Hospitality industry in S’pore gears up for seamless experience

By Rumi Hardasmalani

SINGAPORE — Imagine landing at the airport and getting checked into your hotel room as you clear immigration control. Your luggage will automatically be sent to your room and be waiting for you. Welcome to the Singapore of the future — if the recommendations of the Hotel Innovation Committee are successfully implemented.

Set up in February last year to drive the local hospitality industry to adopt innovative technologies, the Hotel Innovation Committee seeks to raise productivity and relieve the manpower crunch in the sector. It is led by the Singapore Hotel Association (SHA), the apex body for hotels in Singapore, and comprises local hoteliers, international experts, solution providers and academics.

As the Republic gears up for another record-breaking year in terms of international visitors, seamless check-in and automated luggage transfer are among several strategies being explored to ensure Singapore remains competitive with other destinations in creating memorable travel experiences.

According to the Singapore Tourism Board (STB), both visitor arrivals and tourism receipts exceeded forecasts last year to hit historical highs. Singapore garnered S$24.8 billion in tourism receipts on the back of 16.4 million visitor arrivals.

In the first seven months of the year, international arrivals to Singapore exceeded 10.1 million.

“What we are trying to do at the Hotel Innovation Committee is not only share best practices when it comes to tactical solutions, but also look at strategic transformation of the industry,” chief executive at Far East Hospitality Arthur Kiong told TODAY.

Mr Kiong was co-chair of an expert panel established to look at the issues and challenges of the local hotel industry, together with STB chief executive Lionel Yeo, which presented its findings in late 2015.

According to Mr Kiong, the idea is for all hotels to get together and pool resources to solve common issues instead of trying to come out with such initiatives on their own. The aim is to make travel “more seamless and remove the inconveniences of having multiple touch points.

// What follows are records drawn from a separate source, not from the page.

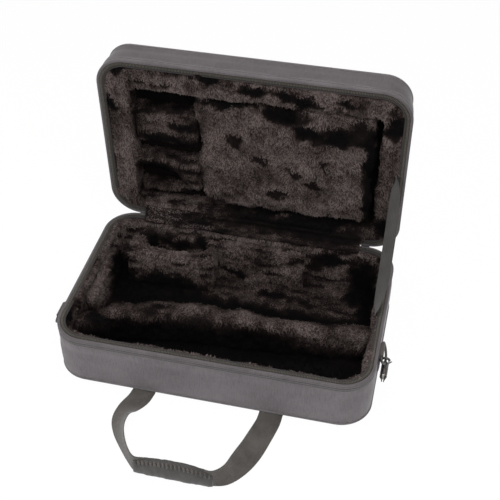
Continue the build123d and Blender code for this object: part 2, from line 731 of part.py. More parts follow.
with BuildPart() as lid_handle_strap:
    add(make_leg(lid_loop_point, -1))
    add(make_leg(lid_loop_point, 1))
save(lid_handle_strap, "lid_handle_strap")

# Webbing that turns over from the lid's panel into the hanging loop
FOLD_OUTER = LID_FOLD_RADIUS + STRAP_THICKNESS / 2
FOLD_CENTRE = lid_point(0, LID_HANDLE_FOLD, LID_DEPTH + FOLD_OUTER)
with BuildPart() as lid_handle_folds:
    for side in (-1, 1):
        fold_plane = Plane(origin=FOLD_CENTRE, x_dir=LID_V, z_dir=(-1, 0, 0))
        with BuildSketch(fold_plane.offset(-side * HALF_SPACING - HANDLE_WIDTH / 2)):
            Circle(FOLD_OUTER)
            Circle(FOLD_OUTER - STRAP_THICKNESS, mode=Mode.SUBTRACT)
            with Locations((-FOLD_OUTER, 0)):
                Rectangle(2 * FOLD_OUTER, 2 * FOLD_OUTER, mode=Mode.SUBTRACT)
        extrude(amount=HANDLE_WIDTH)
save(lid_handle_folds, "lid_handle_folds")


def make_grip(place):
    """Padded sleeve around both webbing ends, crowned along its top edge."""
    origin = place(GRIP_MIDDLE, HANDLE_REACH, GRIP_RISE)
    rise_way = place(0, 0, 1) - place(0, 0, 0)
    half_length = (GRIP_RIGHT - GRIP_LEFT) / 2 - SOFT_GAP
    with BuildPart() as grip:
        for share, grow in GRIP_CROWN:
            centre = origin + Vector(1, 0, 0) * (share * half_length)
            height = GRIP_HEIGHT * grow
            thickness = GRIP_THICKNESS * grow
            with BuildSketch(Plane(origin=centre, x_dir=rise_way, z_dir=(1, 0, 0))):
                RectangleRounded(height, thickness, GRIP_ROUND * grow)
        loft()
    return grip


base_grip = make_grip(base_loop_point)
save(base_grip, "base_grip")

lid_grip = make_grip(lid_loop_point)
save(lid_grip, "lid_grip")

# Rings and their webbing tabs on the end walls
RING_X = CASE_WIDTH / 2 + BAND_THICKNESS + SOFT_GAP + TAB_THICKNESS + RING_CLEARANCE + RING_WIRE
CURL_OUTER = RING_WIRE + RING_CLEARANCE + TAB_THICKNESS
BAND_FOOT = BASE_HEIGHT - RIM_SEAT - BAND_HEIGHT
RING_LENGTH = RING_CORNER + RING_HALF


def ring_place(side):
    """Place of a ring along its end wall."""
    return RIGHT_RING_Y if side > 0 else LEFT_RING_Y


def make_tab(side):
    """Folded webbing tab sewn to the end wall, curled round the ring's bar."""
    wall = CASE_WIDTH / 2
    start = ring_place(side) - TAB_WIDTH / 2
    with BuildPart() as tab:
        with BuildSketch(Plane.XZ.offset(-start)):
            with BuildLine():
                Polyline(
                    (side * wall, TAB_FOOT),
                    (side * (wall + 2 * TAB_THICKNESS), TAB_FOOT),
                    (side * (wall + 2 * TAB_THICKNESS), TAB_SHOULDER),
                    (side * (RING_X + CURL_OUTER / 2), RING_Z - CURL_OUTER / 2),
                    (side * RING_X, RING_Z),
                    (side * (wall + BAND_THICKNESS + SOFT_GAP), RING_Z - TAB_BACK_DROP),
                    (side * (wall + BAND_THICKNESS + SOFT_GAP), BAND_FOOT - SOFT_GAP),
                    (side * wall, BAND_FOOT - SOFT_GAP),
                    close=True,
                )
            make_face()
            with Locations((side * RING_X, RING_Z)):
                Circle(CURL_OUTER)
                Circle(RING_WIRE + RING_CLEARANCE, mode=Mode.SUBTRACT)
        extrude(amount=-TAB_WIDTH)
    return tab


def make_d_ring(side):
    """Ring of round wire with a straight bar, hanging and leaning outwards."""
    lean = radians(RING_TILT)
    down = (side * sin(lean), 0, -cos(lean))
    bar_middle = (side * RING_X, ring_place(side), RING_Z)
    plane = Plane(origin=bar_middle, x_dir=(0, 1, 0), z_dir=Vector(0, 1, 0).cross(Vector(*down)))
    straight = RING_HALF - RING_CORNER
    corner = RING_CORNER * (1 - sin(radians(45)))
    with BuildPart() as ring:
        with BuildLine(plane) as path:
            Line((0, 0), (straight, 0))
            ThreePointArc((straight, 0), (RING_HALF - corner, corner), (RING_HALF, RING_CORNER))
            ThreePointArc((RING_HALF, RING_CORNER), (0, RING_LENGTH), (-RING_HALF, RING_CORNER))
            ThreePointArc((-RING_HALF, RING_CORNER), (-RING_HALF + corner, corner), (-straight, 0))
            Line((-straight, 0), (0, 0))
        with BuildSketch(Plane(origin=path.line @ 0, z_dir=path.line % 0)):
            Circle(RING_WIRE)
        sweep()
    return ring


left_ring_tab = make_tab(-1)
save(left_ring_tab, "left_ring_tab")
right_ring_tab = make_tab(1)
save(right_ring_tab, "right_ring_tab")
left_d_ring = make_d_ring(-1)
save(left_d_ring, "left_d_ring")
right_d_ring = make_d_ring(1)
save(right_d_ring, "right_d_ring")

# Snap hook that hangs from the right ring
HOOK_X = RING_X + RING_LENGTH * sin(radians(RING_TILT))
RING_FOOT = RING_Z - RING_LENGTH * cos(radians(RING_TILT))
HOOK_INNER = HOOK_RADIUS - HOOK_WIRE
HOOK_Z = RING_FOOT - (HOOK_INNER - RING_WIRE - RING_CLEARANCE)
BARREL_TOP = HOOK_Z - HOOK_INNER
BARREL_FOOT = BARREL_TOP - BARREL_LENGTH
HOOK_PLANE = Plane(origin=(HOOK_X, RIGHT_RING_Y, HOOK_Z), x_dir=(1, 0, 0), z_dir=(0, -1, 0))
with BuildPart() as snap_hook:
    with BuildLine(HOOK_PLANE) as hook_path:
        CenterArc((0, 0), HOOK_RADIUS, -90, -HOOK_SWEEP)
    with BuildSketch(Plane(origin=hook_path.line @ 0, z_dir=hook_path.line % 0)):
        Circle(HOOK_WIRE)
    sweep()
    with BuildSketch(Plane.XY.offset(BARREL_FOOT)):
        with Locations((HOOK_X, RIGHT_RING_Y)):
            Circle(BARREL_RADIUS)
    extrude(amount=BARREL_LENGTH)
    with BuildSketch(Plane.XY.offset(BARREL_FOOT)):
        with Locations((HOOK_X, RIGHT_RING_Y)):
            Circle(POST_RADIUS + RING_CLEARANCE)
    extrude(amount=BARREL_LENGTH - POST_SHY, mode=Mode.SUBTRACT)
save(snap_hook, "snap_hook")

# Swivelling eye under the barrel
EYE_WIDTH = TAB_WIDTH + 4 * EYE_WIRE + 2 * RING_CLEARANCE
EYE_TOP = BARREL_FOOT - RING_CLEARANCE - EYE_WIRE
EYE_FOOT = EYE_TOP - EYE_DROP
with BuildPart() as swivel_eye:
    with BuildSketch(Plane.XZ.offset(-RIGHT_RING_Y)):
        with Locations((HOOK_X, (EYE_TOP + EYE_FOOT) / 2)):
            Rectangle(2 * EYE_WIRE, EYE_DROP + 2 * EYE_WIRE)
    extrude(amount=EYE_WIDTH / 2, both=True)
    with BuildSketch(Plane.YZ.offset(HOOK_X)):
        with Locations((RIGHT_RING_Y, (EYE_TOP + EYE_FOOT) / 2)):
            Rectangle(EYE_WIDTH - 4 * EYE_WIRE, EYE_DROP - 2 * EYE_WIRE)
    extrude(amount=2 * EYE_WIRE, both=True, mode=Mode.SUBTRACT)
    fillet(swivel_eye.edges().filter_by(Axis.X), radius=0.9 * EYE_WIRE)
    with BuildSketch(Plane.XY.offset(EYE_TOP)):
        with Locations((HOOK_X, RIGHT_RING_Y)):
            Circle(POST_RADIUS)
    extrude(amount=BARREL_LENGTH - POST_SHY)
save(swivel_eye, "swivel_eye")

# Short folded end of webbing in the eye
END_CURL = EYE_WIRE * 1.5 + RING_CLEARANCE
with BuildPart() as strap_end:
    with BuildSketch(Plane.XZ.offset(-RIGHT_RING_Y)):
        with Locations((HOOK_X, EYE_FOOT)):
            Circle(END_CURL + STRAP_END_PLY)
            with Locations((0, -STRAP_END_DROP / 2)):
                Rectangle(2 * (END_CURL + STRAP_END_PLY), STRAP_END_DROP)
        with Locations((HOOK_X, EYE_FOOT)):
            Circle(END_CURL, mode=Mode.SUBTRACT)
    extrude(amount=TAB_WIDTH / 2, both=True)
    foot_edges = strap_end.edges().filter_by(Axis.Y).sort_by(Axis.Z)[:2]
    fillet(foot_edges, radius=STRAP_END_PLY)
save(strap_end, "strap_end")

# Spring gate of the hook, with its thumb pin
GATE_X = HOOK_X + BARREL_RADIUS + RING_CLEARANCE + GATE_RADIUS
GATE_Z = BARREL_TOP - GATE_RADIUS
with BuildPart() as hook_gate:
    with BuildSketch(Plane.XY.offset(GATE_Z)):
        with Locations((GATE_X, RIGHT_RING_Y)):
            Circle(GATE_RADIUS)
    extrude(amount=GATE_LENGTH)
    thumb_way = (sin(radians(THUMB_LEAN)), 0, cos(radians(THUMB_LEAN)))
    with BuildSketch(Plane(origin=(GATE_X, RIGHT_RING_Y, GATE_Z + GATE_RADIUS), z_dir=thumb_way)):
        Circle(GATE_RADIUS)
    extrude(amount=THUMB_LENGTH)
save(hook_gate, "hook_gate")

# Zip sliders parked at the two ends of the zip, with hanging pulls
SLIDER_Y = HALF_DEPTH + BAND_THICKNESS + SOFT_GAP
SLIDER_PLATE = SLIDER_THICKNESS - BRIDGE_WIRE
SLIDER_Z = BASE_HEIGHT - RIM_SEAT - SLIDER_WIDTH / 2
BRIDGE_GAP = 2.5
BRIDGE_Y = SLIDER_Y + SLIDER_PLATE + BRIDGE_GAP + BRIDGE_WIRE / 2
LINK_WIRE = 0.6
LINK_RADIUS = BRIDGE_WIRE / 2 + LINK_WIRE + 0.9
SLIDER_X = ZIP_END + SLIDER_LENGTH / 2


def make_slider(side):
    """Slider plate with a raised bridge for its pull."""
    with BuildPart() as slider:
        with BuildSketch(Plane.XZ.offset(-SLIDER_Y)):
            with Locations((side * SLIDER_X, SLIDER_Z)):
                RectangleRounded(SLIDER_LENGTH, SLIDER_WIDTH, SLIDER_WIDTH / 4)
        extrude(amount=-SLIDER_PLATE)
        with BuildSketch(Plane.XY.offset(SLIDER_Z)):
            with Locations((side * SLIDER_X, SLIDER_Y + SLIDER_PLATE + (BRIDGE_GAP + BRIDGE_WIRE) / 2)):
                Rectangle(SLIDER_LENGTH - BRIDGE_WIRE, BRIDGE_GAP + BRIDGE_WIRE)
            with Locations((side * SLIDER_X, SLIDER_Y + SLIDER_PLATE + BRIDGE_GAP / 2)):
                Rectangle(SLIDER_LENGTH - 3 * BRIDGE_WIRE, BRIDGE_GAP, mode=Mode.SUBTRACT)
        extrude(amount=BRIDGE_WIRE / 2, both=True)
    return slider


def make_pull(side):
    """Pull tab hanging from a wire link round the bridge."""
    top = SLIDER_Z - LINK_RADIUS + LINK_WIRE
    with BuildPart() as pull:
        with BuildSketch(Plane.XZ.offset(-BRIDGE_Y)):
            with Locations((side * SLIDER_X, SLIDER_Z + LINK_RADIUS)):
                Circle(LINK_WIRE)
        revolve(axis=Axis((side * SLIDER_X, BRIDGE_Y, SLIDER_Z), (1, 0, 0)))
        with BuildSketch(Plane.XZ.offset(-BRIDGE_Y)):
            with Locations((side * SLIDER_X, top - PULL_LENGTH / 2)):
                RectangleRounded(PULL_WIDTH, PULL_LENGTH, PULL_WIDTH / 3)
        extrude(amount=PULL_THICKNESS / 2, both=True)
    return pull


left_zip_slider = make_slider(-1)
save(left_zip_slider, "left_zip_slider")
right_zip_slider = make_slider(1)
save(right_zip_slider, "right_zip_slider")
left_zip_pull = make_pull(-1)
save(left_zip_pull, "left_zip_pull")
right_zip_pull = make_pull(1)
save(right_zip_pull, "right_zip_pull")
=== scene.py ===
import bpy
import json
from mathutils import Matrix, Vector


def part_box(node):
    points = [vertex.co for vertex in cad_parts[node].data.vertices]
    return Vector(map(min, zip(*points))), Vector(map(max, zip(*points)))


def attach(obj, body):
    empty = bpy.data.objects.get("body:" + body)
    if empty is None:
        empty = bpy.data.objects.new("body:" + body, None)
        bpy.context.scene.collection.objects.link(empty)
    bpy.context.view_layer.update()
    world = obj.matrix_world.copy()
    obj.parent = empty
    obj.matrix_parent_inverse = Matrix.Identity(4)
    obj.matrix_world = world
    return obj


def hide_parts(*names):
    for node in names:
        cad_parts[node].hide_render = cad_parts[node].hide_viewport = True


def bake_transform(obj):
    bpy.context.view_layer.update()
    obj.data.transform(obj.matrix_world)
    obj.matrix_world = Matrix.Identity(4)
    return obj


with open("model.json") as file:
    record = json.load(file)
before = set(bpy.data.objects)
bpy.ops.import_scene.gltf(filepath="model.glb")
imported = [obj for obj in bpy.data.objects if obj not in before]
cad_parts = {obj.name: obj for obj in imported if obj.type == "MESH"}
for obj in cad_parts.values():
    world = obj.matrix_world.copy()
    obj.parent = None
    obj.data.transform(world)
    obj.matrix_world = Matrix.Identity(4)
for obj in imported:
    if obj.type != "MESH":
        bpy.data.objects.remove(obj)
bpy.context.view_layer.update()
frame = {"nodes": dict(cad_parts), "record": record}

import json
import math

import bmesh
import bpy
import numpy as np
from mathutils import Matrix, Vector
from mathutils.bvhtree import BVHTree

# Soft cornet case, lid open. Metres, in the model's own frame: X right, Y back, Z up.
MM = 0.001

# Case body, read from the frame where it can be
SHELL_LOW, SHELL_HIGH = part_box("base_side_cover")
WIDTH = SHELL_HIGH[0] - SHELL_LOW[0]
DEPTH = SHELL_HIGH[1] - SHELL_LOW[1]
HALF_DEPTH = DEPTH / 2
JOINTS = {joint["name"]: joint for joint in frame["record"]["behaviour"]["joints"]}
HINGE = JOINTS["lid_hinge"]
RIM = HINGE["pos_m"][2]
OPEN = math.radians(HINGE["range_deg"][1])
CORNER = 42 * MM
LID_DEPTH = 45 * MM
NARROWING = 6.5 * MM
RIM_SEAT = 2.25 * MM
ZIP_END = 163 * MM
COVER = 1.2 * MM
PANEL = 3 * MM

# Camera fitted to the photograph
CAMERA_PLACE = (0.2485, -0.9477, 1.0295)
CAMERA_TARGET = (0.04586, -0.07529, 0.23137)
CAMERA_ROLL = math.radians(-0.09)
LENS = 70.6
SENSOR = 36.0


def lid_point(x, v, w):
    """Point or points on the open lid: v from the hinge to the free edge, w from the rim outwards."""
    return (
        x,
        HALF_DEPTH - v * math.cos(OPEN) + w * math.sin(OPEN),
        RIM + v * math.sin(OPEN) + w * math.cos(OPEN),
    )


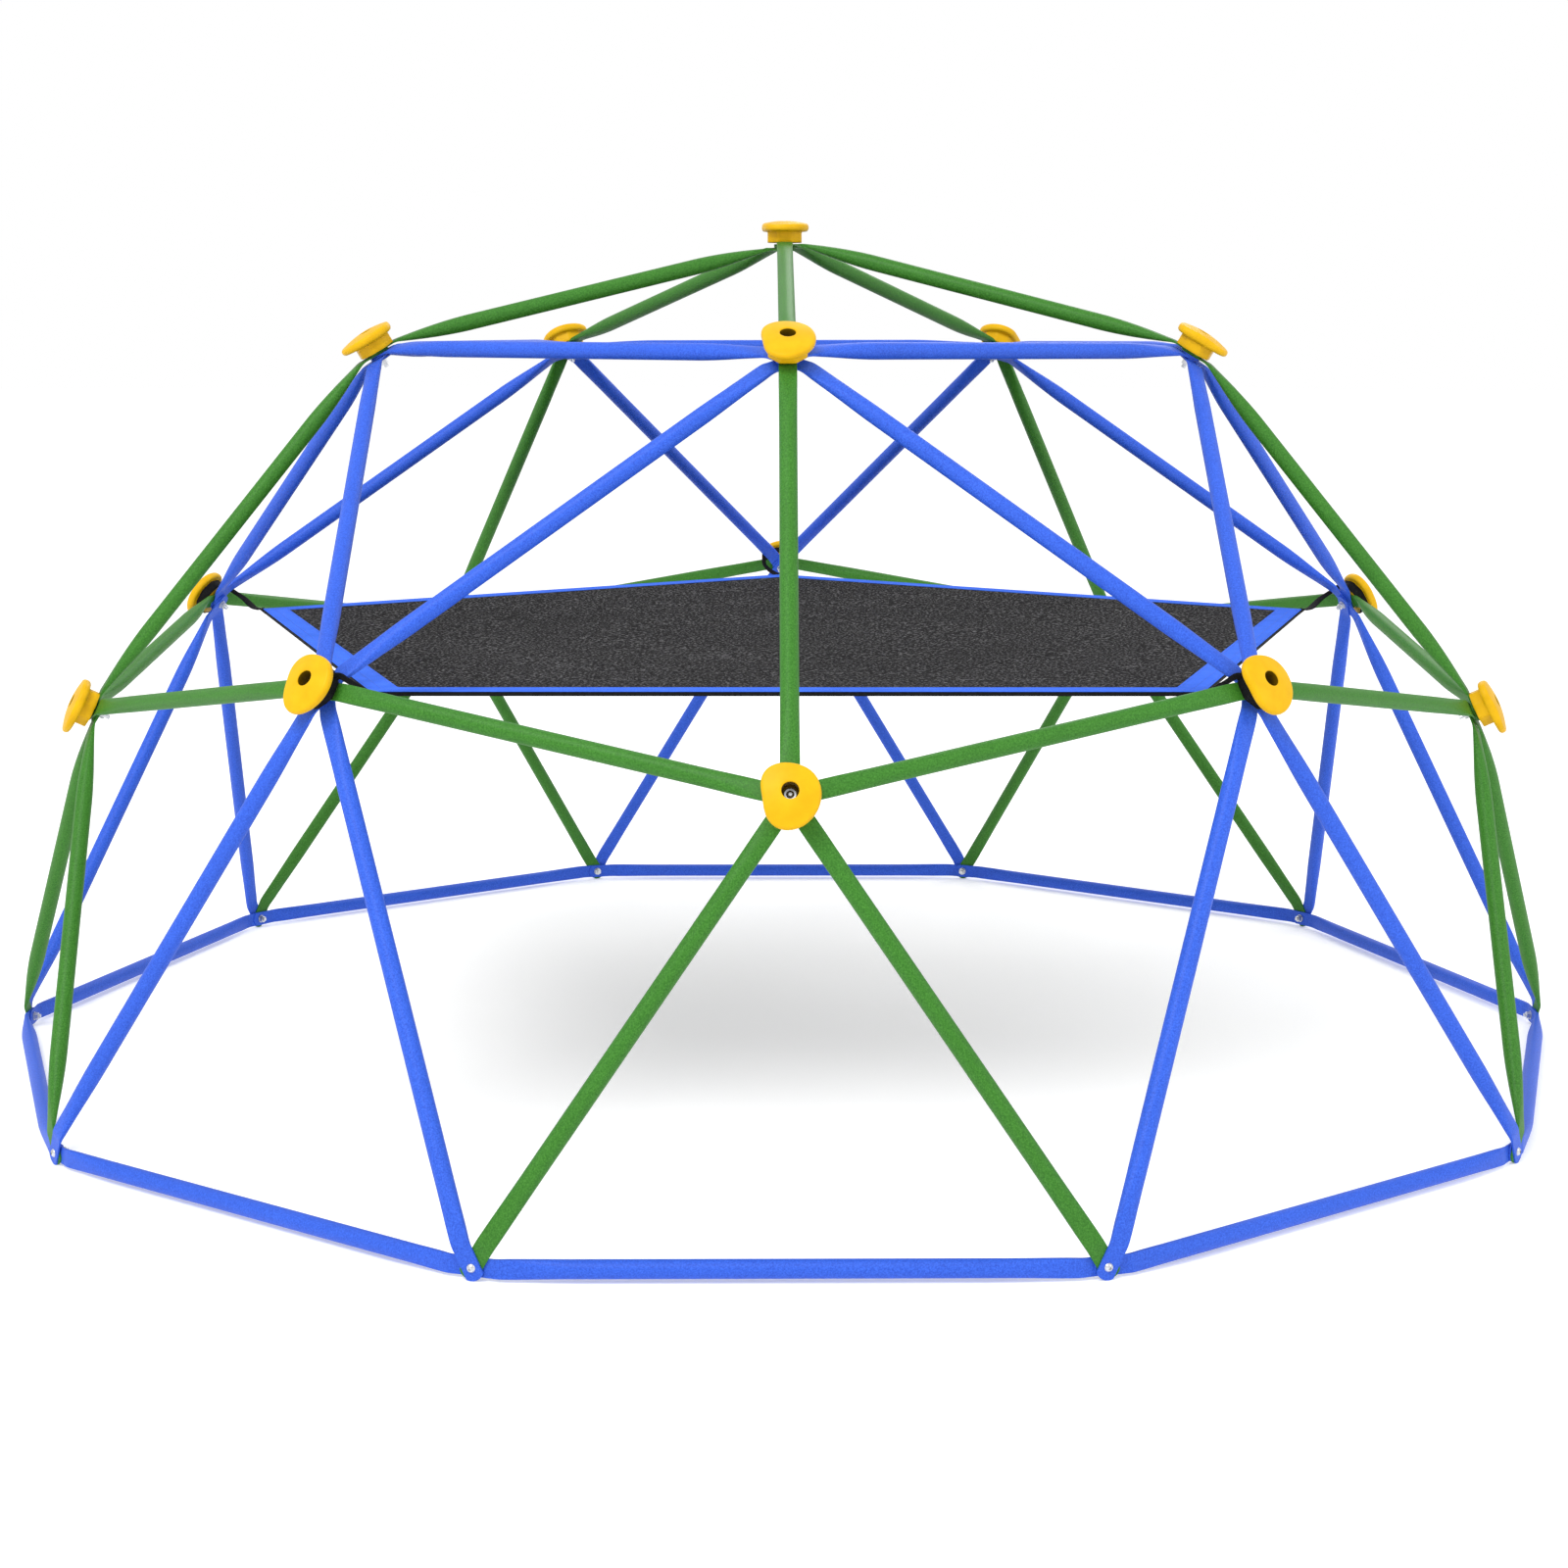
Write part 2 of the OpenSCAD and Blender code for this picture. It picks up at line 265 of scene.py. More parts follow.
def strut_stations():
    """Half of a strut's stations, from its rounded end: distance past the bolt, half width,
    half thickness, and how blunt the section is from 0, round, to 1, flat."""
    start = TAB_REACH - BEND_EASE
    widest = -math.sqrt(TAB_END_R**2 - (TAB_W / 2) ** 2)
    rounded = [
        -TAB_END_R + (TAB_END_R + widest) * (i / END_STEPS) ** 2 for i in range(END_STEPS + 1)
    ]
    for d in [*rounded, 0, 0.012, 0.022, start]:
        half_w = min(math.sqrt(max(TAB_END_R**2 - min(d, 0) ** 2, 1e-7)), TAB_W / 2)
        yield d, half_w, TAB_T / 2 if d > rounded[1] else TAB_T / 2 - TAB_CHAMFER, 1
    for i in range(1, CRIMP_STEPS + 1):
        swell = (i / CRIMP_STEPS) ** 1.3
        half_w = TAB_W / 2 + (TUBE_R - TAB_W / 2) * smoothstep(swell)
        half_t = TAB_T / 2 + (TUBE_R - TAB_T / 2) * (1 - (1 - swell) ** CRIMP_EASE)
        yield start + swell * (CRIMP_TAIL + BEND_EASE), half_w, half_t, (1 - swell) ** 3


STATIONS = list(strut_stations())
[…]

As soon as you land at the airport, you should be able to take care of the purpose of your visit, be it leisure or business,” Mr Kiong explained.

The committee is also looking at riding on big data analytics and will need to work with government authorities at various levels for the implementation of these plans.

“In order to come to an understanding that we want to make check-in faster and make the guest experience more seamless, we have to have an agreement in coordination with the Ministry of Foreign Affairs and homeland security agencies,” Mr Kiong added.

According to Mr Richard Skinner, strategy leader at PwC Singapore, seamless check-in would relieve one of the major pain points on the customer journey and is something larger hotel chains are already working towards.

“It would create a strong customer experience, but it’s unlikely customers will choose their destination based on these things. It’s the overall tourist offering or image of the country or business needs that will drive stays and the experience right now is likely to be sufficiently strong to not unnecessarily deter these visits,” he said.

Mr Patrick Fiat, general manager and CEO at Royal Plaza on Scotts however noted that that a centralised system may be a challenge for airlines, chain hotels and independent hotels operating on different systems.

“Interface, integration and data protection will be some of the key issues … However, the compact size of Singapore is a great advantage for the development of infrastructure and technology and nationwide implementation. The usage of big data and automation will not only help in increasing productivity with the labour crunch situation but will also create a seamless experience for visitors to Singapore,” he said.

SHA executive director Margaret Heng noted that the Hotel Innovation Challenge launched earlier this year to crowdsource solutions to improve productivity and enhance service experience saw positive responses.

Some 130 hoteliers listened to pitches from 25 solution providers in the areas of front office, housekeeping, engineering and procurement, she said.

Since the submission deadline at the end of August, a total of 28 proposals were received and are currently being evaluated. At least 29 hotels, ranging from small to large-scale, have committed to participating as pilot partners for the development of these innovative solutions, said Ms Heng.

“These pilot projects, targeted for completion in 2018, will put the industry in the forefront of hospitality innovation,” she added.

According to analysts, Singapore continues to lead the way in innovation-led transformation across industries, including hotel, retail, food services and manufacturing.

“It’s no longer a case of just carrying out customer surveys. Service providers now need to be able to respond with immediacy to customers’ needs and big data will help them achieve that. This will enable the faster and more efficient provision of services and products as well as help with targeted marketing,” said Mr Robert McIntosh, executive director at CBRE Hotels, Asia Pacific.